CodeQL builds a semantic model of the code — it understands data flow, not just text patterns. It can detect: - SQL/NoSQL injection where user input flows to a query - XSS where untrusted data reaches the DOM - Prototype pollution in JavaScript - Path traversal vulnerabilities

Results appear directly in the GitHub Security tab. A Critical finding blocks the PR.

Job 2: Build and Test — 118 Tests, Zero Compromises

build-and-test:
  runs-on: ubuntu-latest
  services:
    mongodb:
      image: mongo:7
      ports: ['27017:27017']
    redis:
      image: redis:7-alpine
      ports: ['6379:6379']
  steps:
    - uses: actions/checkout@v4
    - uses: actions/setup-node@v4
      with: { node-version: '20' }
    - run: npm ci
    - run: npm run test --workspace=client   # 97 Vitest tests
    - run: npm run test --workspace=server   # 21 node:test tests
    - run: npm run build --workspace=client  # Vite production build

118 tests run against real MongoDB and Redis instances — no mocks, no stubs at the database layer. The build artifact is produced and verified before any container is built.

Job 3: Performance Test — Catching Regressions Before Users Do

performance-test:
  runs-on: ubuntu-latest
  services:
    mongodb: { image: mongo:7 }
    redis:   { image: redis:7-alpine }
  steps:
    - run: pip install locust
    - run: |
        node server/server.js &
        sleep 5
        locust -f tests/locustfile.py \
          --headless -u 2 -r 1 -t 10s \
          --host http://localhost:3001

The locustfile.py simulates real user behavior: create a session, spin the reels, check the scoreboard.
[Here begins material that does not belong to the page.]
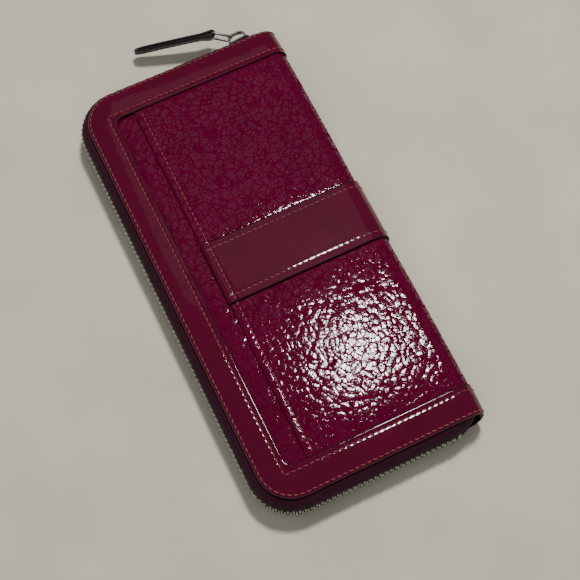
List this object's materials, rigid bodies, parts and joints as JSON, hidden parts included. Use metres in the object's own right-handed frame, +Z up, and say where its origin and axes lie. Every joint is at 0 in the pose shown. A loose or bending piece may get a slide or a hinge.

Running this on every PR catches performance regressions — a slow database query or a blocking event loop operation — before they reach any environment.

Job 4: DAST — Attacking the Running Application

DAST (Dynamic Application Security Testing) probes the running application from the outside, like a real attacker would. OWASP ZAP is the industry-standard open-source tool for this.

dast-zap:
  runs-on: ubuntu-latest
  steps:
    - uses: actions/checkout@v4
    - name: Start application stack
      run: docker compose up -d && sleep 15

    # On PRs: baseline scan (passive, fast, ~2 min)
    - name: ZAP Baseline Scan
      if: github.event_name == 'pull_request'
      uses: zaproxy/action-baseline@v0.13.0
      with:
        target: 'http://localhost:8080'
        rules_file_name: '.zap/rules.tsv'

    # On main push: full active scan (active attacks, ~15 min)
    - name: ZAP Full Scan
      if: github.ref == 'refs/heads/main'
      uses: zaproxy/action-full-scan@v0.11.0
      with:
        target: 'http://localhost:8080'
        rules_file_name: '.zap/rules.tsv'

ZAP tests for: - SQL/NoSQL injection (sending ' OR 1=1 -- style payloads) - XSS (injecting <script>alert(1)</script> into every form field) - CSRF, clickjacking, missing security headers - Authentication bypass attempts

The .zap/rules.tsv file suppresses known false positives so the signal stays clean.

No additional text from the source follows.